僕は名古屋を終えて、次は梅田阪急のイベント準備でバタバタしています。
梅田阪急は初日の朝5時からの準備で、そのまま開店というハードなスケジュールです。
毎回の事ですが、まず阪急の入り口では30段ぐらいの階段を沢山の荷物を降ろしてからのスタートです。
改装したのに、前よりも不便になり、何の為に階段を上り下りする社員入り口にしたのか、理解不明ですね…
社員にもバリアフリーにしないと、足腰が悪くなれば辞めないといけないなんて、おかし過ぎです。

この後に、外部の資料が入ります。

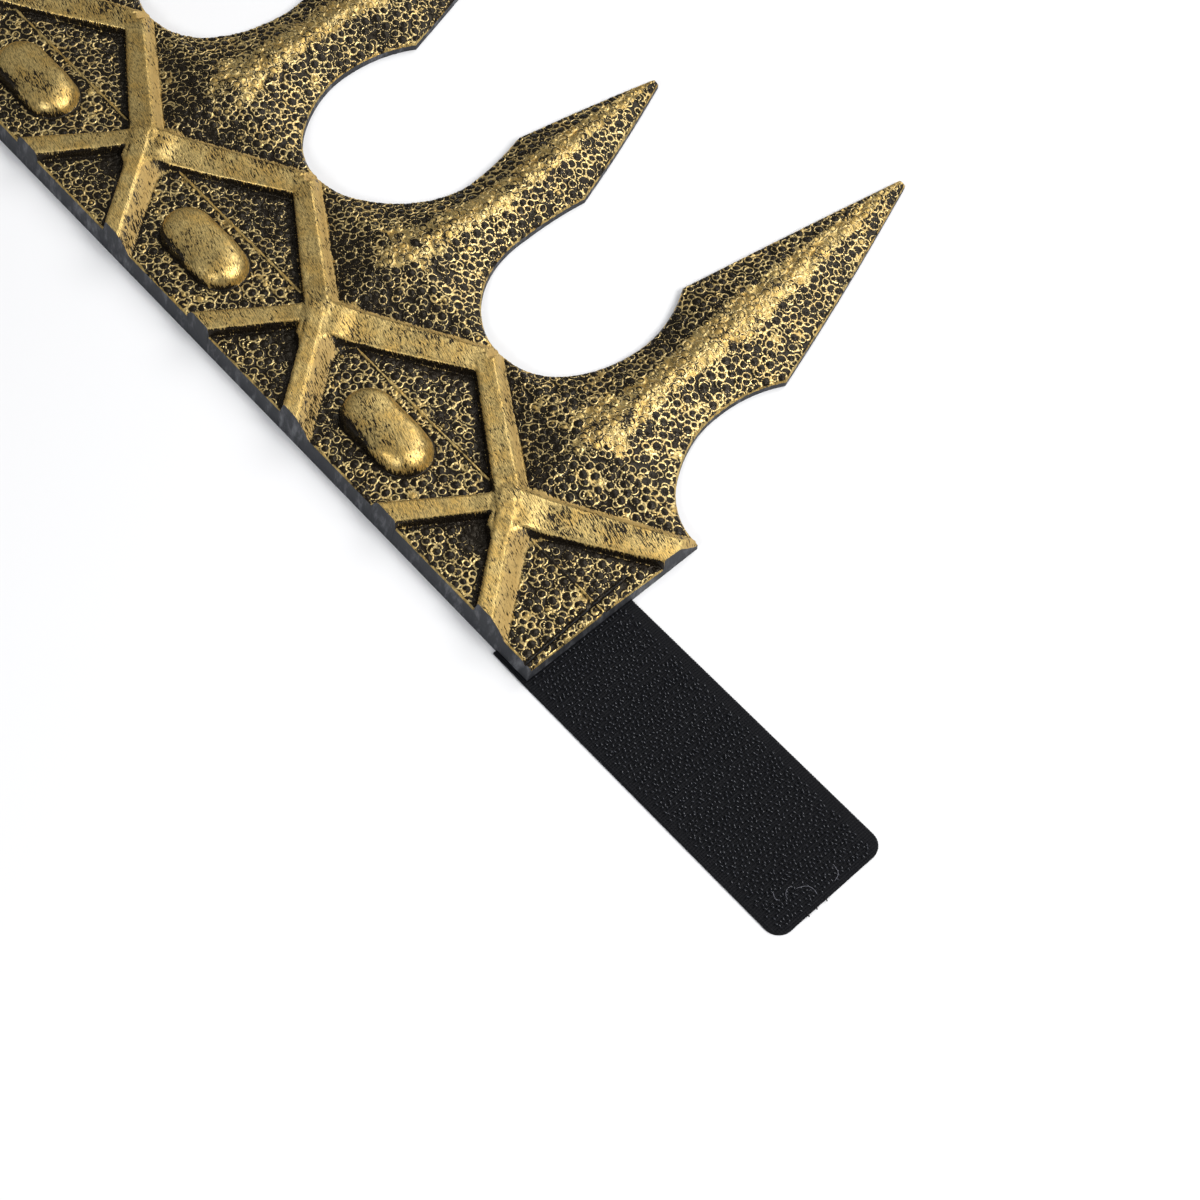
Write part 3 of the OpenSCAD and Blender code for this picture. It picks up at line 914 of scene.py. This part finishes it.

名古屋タカシマヤも階段を使用しないとダメな社員入り口です。
どちらも新しい店なので、信じられません。
構造的に仕方ないのかも知れませんが、僕が社長なら、無理をしてでも、お客様と社員も同じように、バリアフリーにして、膝が痛い、腰が痛いと苦しんでいる方も仕事が出来るようにしますね。
ひどい腰痛の経験もありますし、毎回、梅田阪急の搬入で、その階段で重たいトランクを出し入れして、古傷の膝の皿が移動して、引っかかり、しばらく元に戻らなくなります。
僕はまだ動けるからいいですが、歩くのもキツイ人は本当に大変だと思います。
お客様にも働く人にも優しいデパートになって欲しいと心から願います。
先日の梅田阪急スークのイベントも、皆さんのおかげで素晴らしいイベントとなりました。
本当にありがとうございました。
日曜日の名古屋では、深夜に降った雨でテントがつぶれるハプニングがありましたが、当日は雨も上がり、新たな出会いも沢山あり、素晴らしいイベントとなりました。
梅田阪急、名古屋でお世話になった皆さん、本当にありがとうございました。
阪急は明日から、名古屋大須観音は11月18日に次回は出店予定ですので、また皆さまとお会い出来ますのを楽しみにしています。
これからは梅田阪急、川西阪急、名古屋タカシマヤと3週連続でイベントが続きます。
本当は名古屋骨董祭もありましたが、阪急と重なり、残念ながら断念しました。
12月は必ず出店しますので、名古屋骨董祭にお越しの方は12月にお会いしましょう。
猛暑から台風のシーズンになりましたが、気象情報に気をつけて、出来る限りの対策を立てて、乗り切りましょう。
今は気象衛星がありますが、昔の人は全くそんなのが無い状態で、台風をどうやって回避したり、備えたりしたのかと、想像すると凄い事ですね…
今はあたりまえになった気象衛星。
台風の姿がはっきりと分かります。
本当にありがたいですね。
ただ地震だけは、余地は難しく、歴史しか分かりません。
いつ起きてもおかしく無いと備えるしかありません。
自然災害の多い日本ですので、皆さんの無事を心から願っています。
それではまた。
最近、自分で髪を切る事が楽しくなった店長でした☆
今までは前髪だけたまに切っていましたけど、最近は後ろも横も、全て自分で切れるようになりました(^ ^)
以前に、俳優の阿部寛さんがテレビで、長い間、美容室には行かずに、自分で散髪をすると話していましたが、真似をしてやってみると意外と出来ました。
これからはずっと自分で髪を切り続けて行こうと思います。
いつでもどこでも、24時間思い立ったら切れますので、とても便利ですし楽です。
洗面所で簡単に出来ますよ。
皆さんもチャレンジしてみて下さい。